Mr. Ashamed did just about everything right. He didn’t throw his money around. He was scrupulous about setting up trusts that would send his grandchildren to college. About the only thing he did wrong was stay true-blue to his firm, before and after its acquisition. The assets he had set aside to educate his grandchildren? Mostly Lehman stock—now worthless. Today, Mr. Ashamed is embarrassed and humiliated—not for his own sake, but over how he failed his family. Sure, he’s an old pro and knows the markets will eventually come back. But he also knows he won’t be around to see the day, to set things right.

Then there’s a man who is a couple of decades younger than Mr. Ashamed—not as heavy a Wall Street hitter, but also a good guy. I’ll call him B. Prepared. Conservative, realistic. For years, he knew that one day—not a matter of whether, but when—the bubble would burst. He was so sure of it that five years ago, to protect his Old Number, B. Prepared cashed in his stock, worth around $5 million, and left his job at a brokerage. The plan was not to retire but maybe to explore a startup. But the startup never got started. With his kids soon to enter college, B. Prepared again took preemptive action. He and Mrs. Prepared sold the family house, accepting far less than they believed it was worth—a cushion, at least. Today, the Prepareds live in a rented place not far from their former, larger one. Their New Number will soon be taking them much farther away, to a state where the cost of living is lower and the public universities are, well, good enough.

Finally, there is someone who needs neither introduction nor sympathy from us. He’s the Wall Street stereotype we love to hate—arrogant, free-spending, and rapacious. I’ll call him Mr. Jackass. Mr. J. started working on the Street in the 1990s, went around bragging how he’d be a $1 million-a-year man in no time, and—faster than you could say Stan O’Neal­—he was. By any reasonable view, Mr. J. should be in good shape, even now. To make a million dollars a year for 10 years ought to have gotten him to a Number big enough to fund a comfy retirement, more than enough to chuck a job and start a novel.

But Mr. J. had other uses for the money. A million dollars a year was about what it took to own a house in Connecticut, another in the Hamptons, two or three expensive cars, plus have the clothes, wine, food, vacations, and boat that befit the Jackass lifestyle. It’s not as if Mr. J.’s Old Number went down with the markets. He had no Number to start with, no plan for a nest egg. In the words of a celebrated investment analyst (not Jim Cramer), “When you ain’t got nothin’, you got nothin’ to lose.”


The New Number Hits Main Street
This change from the Old Number to the New Number is, in essence, all about lifestyle relapse. A recent AARP survey reports that more than 65 percent of respondents over the age of 45 now say they plan to put off their once-hoped-for retirement dates. The number of applications to graduate schools is decreasing, but Teach for America applications are up. Those who can’t find work in business, finance, marketing, publishing, or technology teach—a lifestyle-relapse prevention measure.

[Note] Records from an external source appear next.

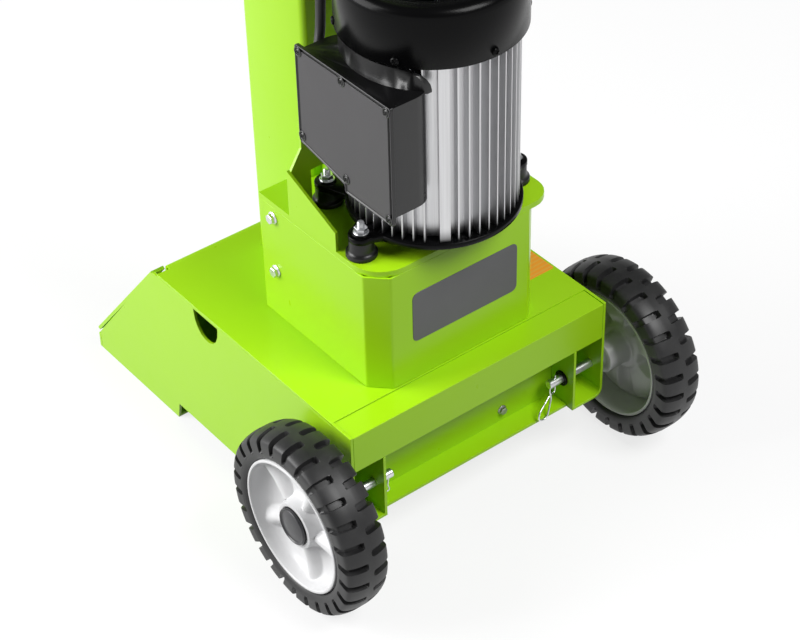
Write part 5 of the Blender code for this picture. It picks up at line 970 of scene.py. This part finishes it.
# %% Lid
def mitred(corners, inset):
    """Move each edge inwards: corner - inset (a + b) / (1 + a . b), with a and b its edges' normals."""
    ahead = np.roll(corners, -1, axis=0) - corners
    after = np.column_stack([ahead[:, 1], -ahead[:, 0]]) / np.linalg.norm(ahead, axis=1, keepdims=True)
    before = np.roll(after, 1, axis=0)
    return corners - inset * (before + after) / (1 + np.sum(before * after, axis=1, keepdims=True))


def lid_ring(inset, height):
    """One closed ring of the lid; its corners start 4.5 mm less 0.6 of the inset before the edge's end."""
    flat = rounded(mitred(LID_CORNERS, inset), 4.5 * MM - 0.6 * inset, 7)
    return np.column_stack([flat, np.full(len(flat), height)])


LID_CORNERS = np.array([(59, 668), (59, 534), (146, 517), (146, 506.5), (237.5, 506.5), (237.5, 668)]) * MM
LID_LEVELS = np.array([(0.3, 118.4), (0, 118.7), (0, 122.3), (0.3, 122.9), (0.8, 123.2), (1.4, 123.2),
                       (1.9, 122.7), (2.6, 121.9), (4.0, 121.5), (5.0, 121.6), (5.5, 122.6), (5.9, 123.0)])
rings = np.stack([lid_ring(inset, height) for inset, height in LID_LEVELS * MM])
points, faces = sheet(rings)
back = np.arange(rings.shape[1])
front = back + len(points) - len(back)
piece("stepped_lid", facing((points, faces + [back.tolist(), front.tolist()]), "X"), LID, "base",
      ["terminal_box_lid"], sharp=25)
print("lid rings:", len(rings), "of", len(back), "points")

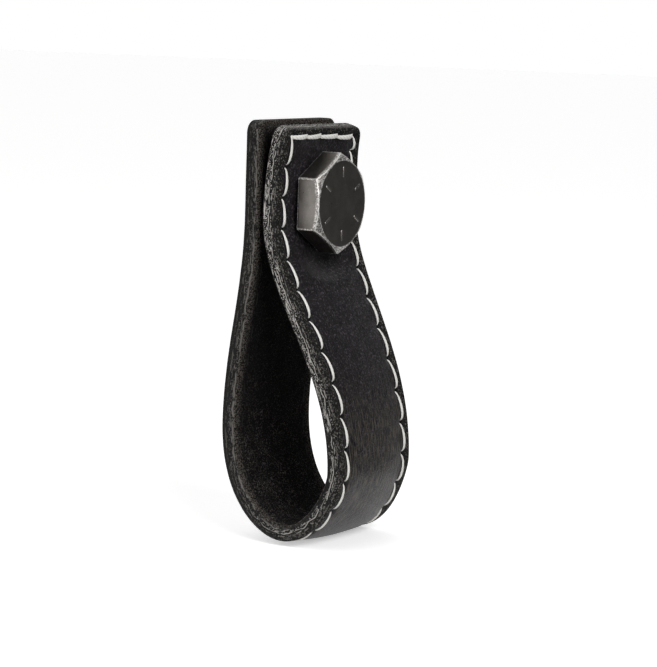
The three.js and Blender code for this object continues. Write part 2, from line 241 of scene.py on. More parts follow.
# Studio: dim on the room's side, white behind the object
WORLD_DIM = 0.055
WORLD_DIM_FROM = -0.45
WORLD_WHITE_FROM = 0.25
FLOOR_DIM = 0.1
FLOOR_DIM_FROM = -65.0
FLOOR_WHITE_FROM = -15.0
FLOOR_WHITE = 0.9
FLOOR_LIFT = 0.45
FLOOR_REACH = 4000.0
KEY_DIRECTION = (-0.45, -0.75, 0.55)
KEY_DISTANCE = 0.6
KEY_SIZE = 0.35
KEY_POWER = 2.6

# Camera, fitted to the photograph's outline
VIEW_AZIMUTH = 58.54
VIEW_PITCH = 6.71
VIEW_ROLL = 1.66
VIEW_DISTANCE = 529.151
VIEW_ASIDE = -2.683
VIEW_LIFT = -24.876
VIEW_LENS = 151.29
SENSOR_WIDTH = 36.0
CLIP_START = 0.01
CLIP_END = 50

GRAIN, EDGE, FLESH = range(3)  # the strap's materials

half_width = STRIP_WIDTH / 2
half_thickness = STRIP_THICKNESS / 2
seam_x = half_width - SEAM_INSET
inside_seam = seam_x - SEAM_BAND
corner_reach = ACROSS_FLATS / math.sqrt(3)
bolt_low, bolt_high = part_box("hex_bolt")
head_face = bolt_low.y / MILLIMETRE
shank_end = bolt_high.y / MILLIMETRE


def ease(value):
    """A smooth step from 0 to 1."""
    t = np.clip(value, 0.0, 1.0)
    return t * t * (3 - 2 * t)


def bell(distance):
    """A smooth hump: 1 at distance 0, and next to nothing from 2 on."""
    return np.exp(-distance * distance)


# Side view of the loop

def bezier(start, start_handle, end_handle, end):
    """A curve's points, from its two ends and the offsets of its handles from them."""
    t = np.linspace(0, 1, CURVE_STEPS)[:, None]
    start, start_handle, end_handle, end = np.array([start, start_handle, end_handle, end], dtype=float)
    points = (start, start + start_handle, end + end_handle, end)
    weights = ((1 - t) ** 3, 3 * (1 - t) ** 2 * t, 3 * (1 - t) * t ** 2, t ** 3)
    return sum(weight * point for weight, point in zip(weights, points))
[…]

Not everyone I talk to is teetering on the precipice of a lifestyle relapse. But nearly everyone is stepping gingerly. I talk to an architect on the West Side of Manhattan—Mike the Architect, I’ll call him. He doesn’t want clients or clients-to-be—if there are any—to know how he’s feeling right now. Mike tells me he’s somewhat fortunate because his independent practice has low overhead and he has a handful of funded projects that are now far enough along that they will probably be completed. Fundamentally, though, he’s pessimistic. His Old Number? Forget about it. His invested assets are worth roughly half of what they were a year ago. On the bright side, he says, there’s still decent equity in the apartment he and his wife bought in the 1980s. But just in case, they are seriously thinking about splitting the place in two, living in one half and selling the other.